With Kasab’s judicially mandated death, if and when it takes place, we would finally have the satisfaction of having buried another drying leaf of the carnivorous forest of terrorism. Of course, none of us is naïve enough to believe that the forest would even do as much as spend a moment in silence at the burial. It’s business as usual. But the newly planted saplings would continue to draw nourishment from the remains in the soil. That’s how this whole self-fueling machinery of terrorism works, and we somehow end up contributing to it one way or the other.
Using indiscriminate violence as a means to hold out a credible threat to pressurize people as a collective to do or abstain from doing something that they otherwise would not, is how terrorism may be loosely defined or understood. Use of violence or of illegitimate threat is against the law regardless of the legal system in question because peace, order and sense of security are the primary reasons for which state comes into existence and on which the justification for the enactment of laws rests. This is why every act of terrorism violates the law and gives rise to culpability culminating in punishment.

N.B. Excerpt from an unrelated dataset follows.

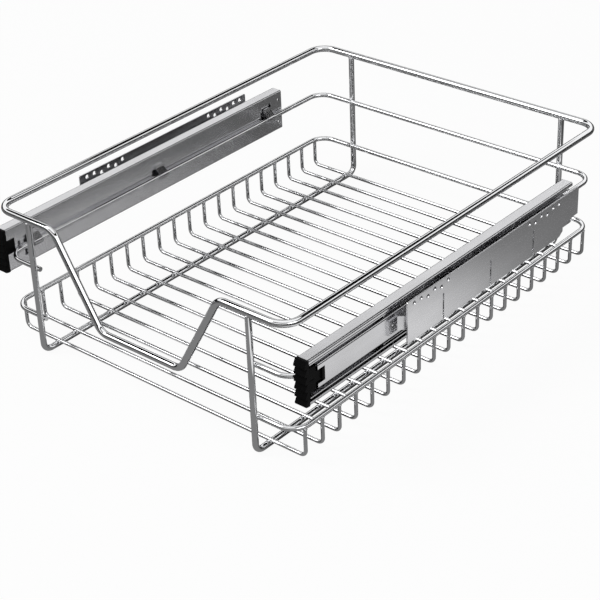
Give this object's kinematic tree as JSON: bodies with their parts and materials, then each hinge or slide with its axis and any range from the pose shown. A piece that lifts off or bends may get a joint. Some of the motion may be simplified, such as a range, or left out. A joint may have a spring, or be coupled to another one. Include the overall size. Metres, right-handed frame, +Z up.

Interestingly, to counter violence and threat of violence, the state uses violence at times and subtle threats of greater violence all the time. This is the paradox that lies at the very heart of our struggle against the carcinogenicity of terrorism. Punishing terrorists howsoever severely does little against the acceptability of terrorism as a viable political tool, and that is because it uses the same operative component that the state uses to enforce laws – violence and the underlying threat of violence. The only difference is that the state uses legitimate violence against those who tend to disturb peace and order, but this legitimacy stems from the protection it affords to a large number of people, who back the use of violence because it – quite ironically – serves peaceful ends.
It follows that violence is legitimate when used to protect people and promote or achieve peace and order, or is used to further a cause that a good number of people consider worth pursuing.
Therefore, it is possible to hold that violence itself is politically and legally neutral. It derives its legitimacy from the ends it seeks to meet. This is where the distinction between a criminal and a terrorist emerges. While an ordinary criminal uses violence to further his personal cause or the cause of his criminal group, a terrorist indulges in violence for purposes other than personal gain. Personal gain simply means the benefit intended for those directly or indirectly involved in the act. If the act is aimed at a goal in which people other than the doers of the act are also interested or are intended to be benefited, the nature and character of the violent act changes. A criminal has absolutely no altruistic justification whereas a terrorist has, howsoever flimsy or absurd.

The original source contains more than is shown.